Карин, скажите, как вы чувствуете себя после последнего нападения?
Спасибо, сейчас я чувствую себя нормально, эти нападения носят пока больше психологический характер.
Подозреваете ли вы кого-то в организации этих нападений? Как вы считаете, каких целей добивались их организаторы?
Предположительно, это запугивание, нацеленное на то, чтобы я прекратила свою деятельность и уехала во Францию. Организаторов назвать сложно, но существует несколько версий.
Первая версия, которая приходит в голову, связана со строительным лобби, поскольку наша деятельность в принципе, в том числе призывы, озвученные в «День гнева», задевают интересы строительных компаний. Хозяева этих компаний уже показали, как они умеют разговаривать с протестующими. Самый громкий случай был, как известно, на улице Маршала Бирюзова. Возможно, таким образом они хотят добиться, чтобы мы прекратили свою деятельность. Я не утверждаю, что это так, но думаю, что это возможно и есть случаи подобного давления. Кто-то может считать, что я могу способна кому-то помешать.
Вторая – «фашистская» версия. После нападения ультраправые в блогах весело обсуждали произошедшее. Их могут раздражать моя антифашистская позиция или выступления за либерализацию миграционного законодательства.

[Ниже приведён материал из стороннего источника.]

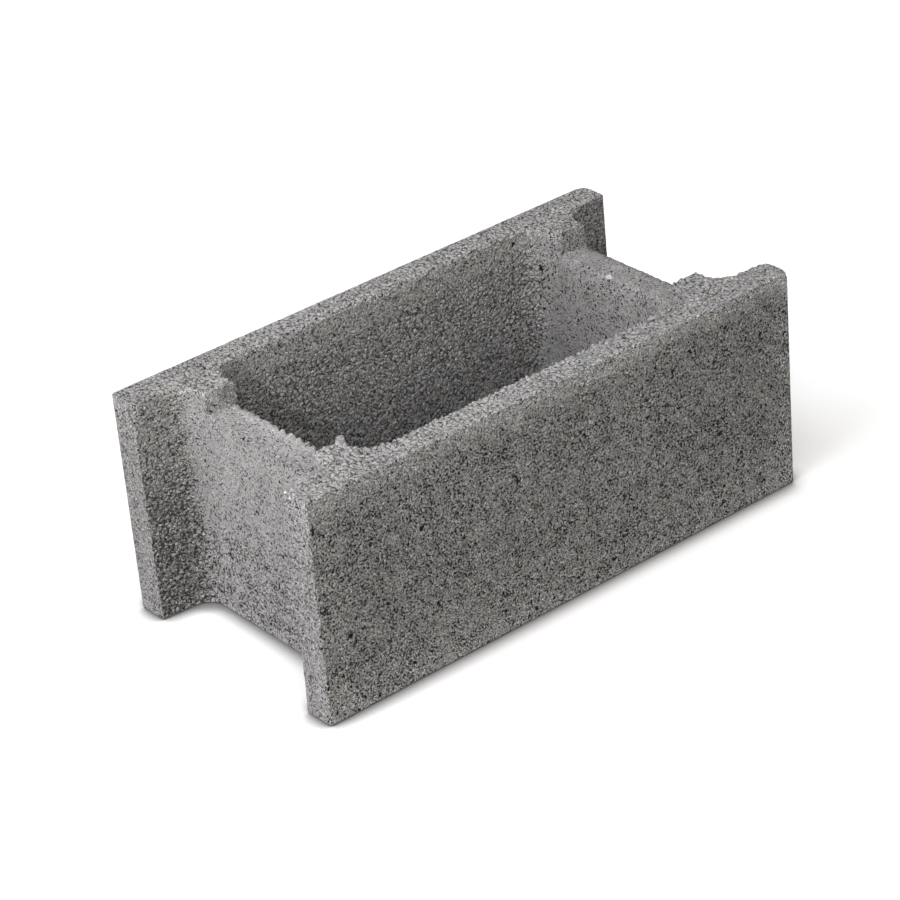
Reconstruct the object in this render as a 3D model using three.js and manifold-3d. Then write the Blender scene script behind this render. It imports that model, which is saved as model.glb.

А так как в ходе нашей деятельности мы затрагиваем множество различных проблем и интересов, может быть, кто-то переоценивает мою роль в деле социального протеста. Может, они считают, что надо этот протест приостановить, и думают, что, устранив меня, можно это сделать. Конечно, это не так.
Нападавшими или в связи с нападением выдвигались какие-либо угрозы или требования?
Непосредственно нападавшие никаких требований не предъявляли. Периодически мне угрожают, но угрожающие ничего не объясняют. Это просто люди, которые так пытаются на что-то повлиять.
Вы обращались в правоохранительные органы?
Заведено дело по поводу первого нападения, но пока мало что сделано, поскольку я первоначально посчитала, что это обычное ограбление. По поводу третьего нападения также ведется следствие.
После первого нападения на вас, с попыткой ограбления, по праворадикальным сайтам прошла информация, что нападавший был «азиатской внешности». Насколько это соответствует действительности?
Я писала в протоколе, что не помню лица нападающего. Поскольку меня сразу ударили, для меня он остался обычным прохожим, и я просто не успела его запомнить. Зато вместе со мной оказалась женщина, и, по версии милиции, она тоже дала показания, сообщив, что у нападавшего было «лицо азиатской внешности». Это я узнала в милиции.
Второй раз я хорошо помню: этот человек за мной следил от дома до работы. Он был, как принято говорить, «чисто славянской» внешности. Участников третьего нападения я помню не настолько четко, но, насколько можно понять, они также были вполне славянского вида.
За несколько дней в середине ноября нападениям подверглось сразу несколько социальных активистов – как в Москве и Подмосковье, так и в других частях страны (тот же Алексей Этманов из профсоюза «Форд» во Всеволожске). Как вы оцениваете эту тенденцию?
Конечно, вряд ли это какой-то заговор, но очевидно, что тенденция очень тревожная. Любой человек в России, который имеет хоть чуть-чуть власти, считает, что ему все позволено. Решать социально-трудовые конфликты они привыкли именно таким образом. То есть прибегают к бандитским методам. Это значит, что система достигла дна, стала неуправляемой. С одной стороны, никакого контроля снизу над властью, массовая коррупция, злоупотребления властными полномочиями, чтобы встать выше закона. А с другой – заметен рост социальных инициатив, развитие профсоюзного движения, самоорганизующихся структур. Это очевидные тенденции. Люди требуют, чтобы соблюдался закон, чтобы он был один для всех. Какой бы ни была твоя позиция во власти – все равны перед законом. Но если на требования народа власти ответят такими методами – не знаю, куда мы придем.